Exercise prompt:
Pull each line containing "from" out of the data and copy it.

— Start Dataset excerpt —

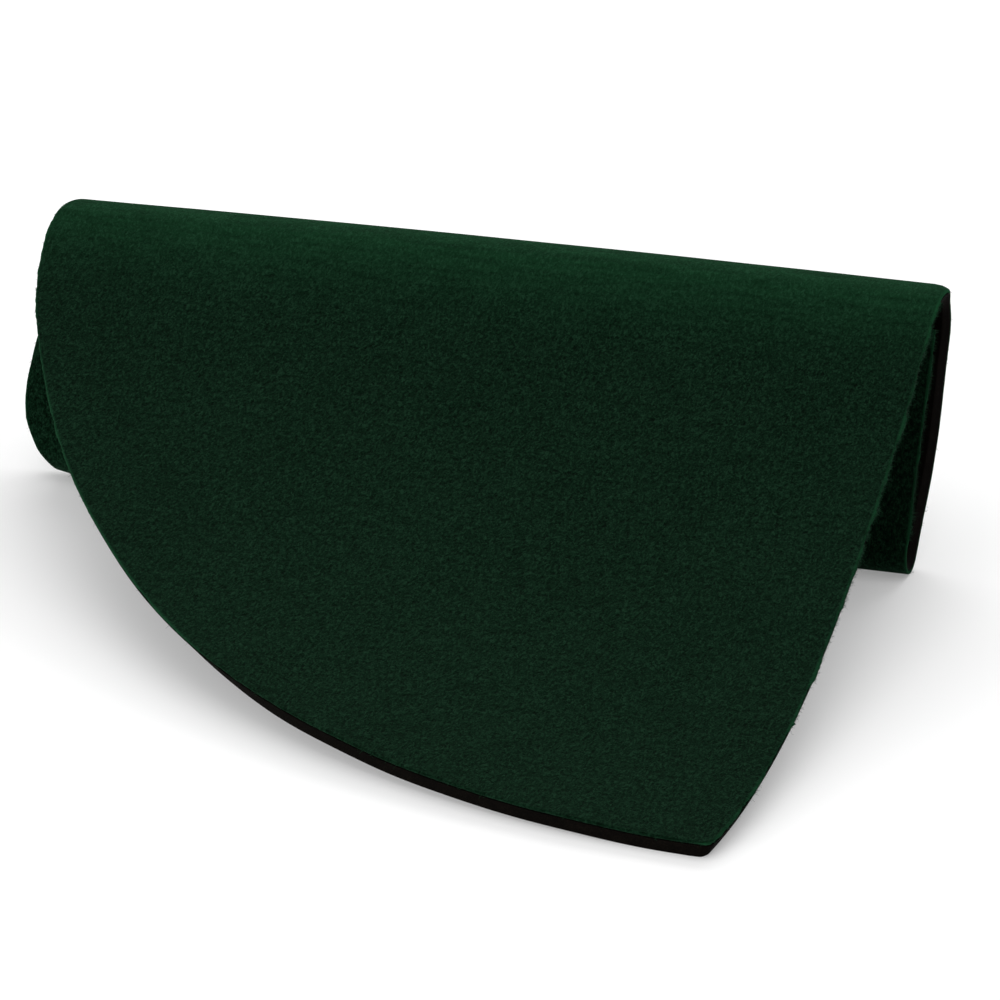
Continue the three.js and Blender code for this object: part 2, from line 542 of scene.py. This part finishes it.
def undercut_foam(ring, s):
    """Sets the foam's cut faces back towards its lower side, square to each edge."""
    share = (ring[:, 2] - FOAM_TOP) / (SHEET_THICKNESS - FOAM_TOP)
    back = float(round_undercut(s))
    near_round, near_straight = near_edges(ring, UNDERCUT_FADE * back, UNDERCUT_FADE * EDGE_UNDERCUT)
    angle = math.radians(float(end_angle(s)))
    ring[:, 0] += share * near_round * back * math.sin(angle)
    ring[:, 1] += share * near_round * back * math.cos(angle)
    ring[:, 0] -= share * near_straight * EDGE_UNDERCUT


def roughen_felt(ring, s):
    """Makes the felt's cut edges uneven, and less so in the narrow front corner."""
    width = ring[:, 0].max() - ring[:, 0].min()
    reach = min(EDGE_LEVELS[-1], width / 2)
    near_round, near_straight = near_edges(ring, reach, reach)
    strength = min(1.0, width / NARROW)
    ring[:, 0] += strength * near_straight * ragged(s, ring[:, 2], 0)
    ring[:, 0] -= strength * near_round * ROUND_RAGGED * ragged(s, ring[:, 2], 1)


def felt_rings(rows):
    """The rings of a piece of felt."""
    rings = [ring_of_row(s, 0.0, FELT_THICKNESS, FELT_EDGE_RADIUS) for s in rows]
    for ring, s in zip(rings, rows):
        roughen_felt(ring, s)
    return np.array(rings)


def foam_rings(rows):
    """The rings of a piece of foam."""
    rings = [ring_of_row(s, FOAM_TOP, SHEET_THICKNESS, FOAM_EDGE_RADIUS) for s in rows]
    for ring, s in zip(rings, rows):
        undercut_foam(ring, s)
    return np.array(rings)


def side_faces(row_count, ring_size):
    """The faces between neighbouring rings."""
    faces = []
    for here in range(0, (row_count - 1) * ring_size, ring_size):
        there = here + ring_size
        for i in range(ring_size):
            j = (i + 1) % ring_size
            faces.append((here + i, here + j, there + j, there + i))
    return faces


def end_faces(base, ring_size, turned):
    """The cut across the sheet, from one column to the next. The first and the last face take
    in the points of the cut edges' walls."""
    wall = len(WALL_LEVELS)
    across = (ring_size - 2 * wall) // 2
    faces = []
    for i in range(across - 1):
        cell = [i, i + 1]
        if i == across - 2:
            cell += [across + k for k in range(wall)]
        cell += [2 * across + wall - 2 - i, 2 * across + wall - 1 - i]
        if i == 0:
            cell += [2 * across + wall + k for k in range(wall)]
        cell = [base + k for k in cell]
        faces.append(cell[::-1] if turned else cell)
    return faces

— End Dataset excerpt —

Solution for this exercise:
Continue the three.js and Blender code for this object: part 2, from line 542 of scene.py. This part finishes it.
    """The cut across the sheet, from one column to the next. The first and the last face take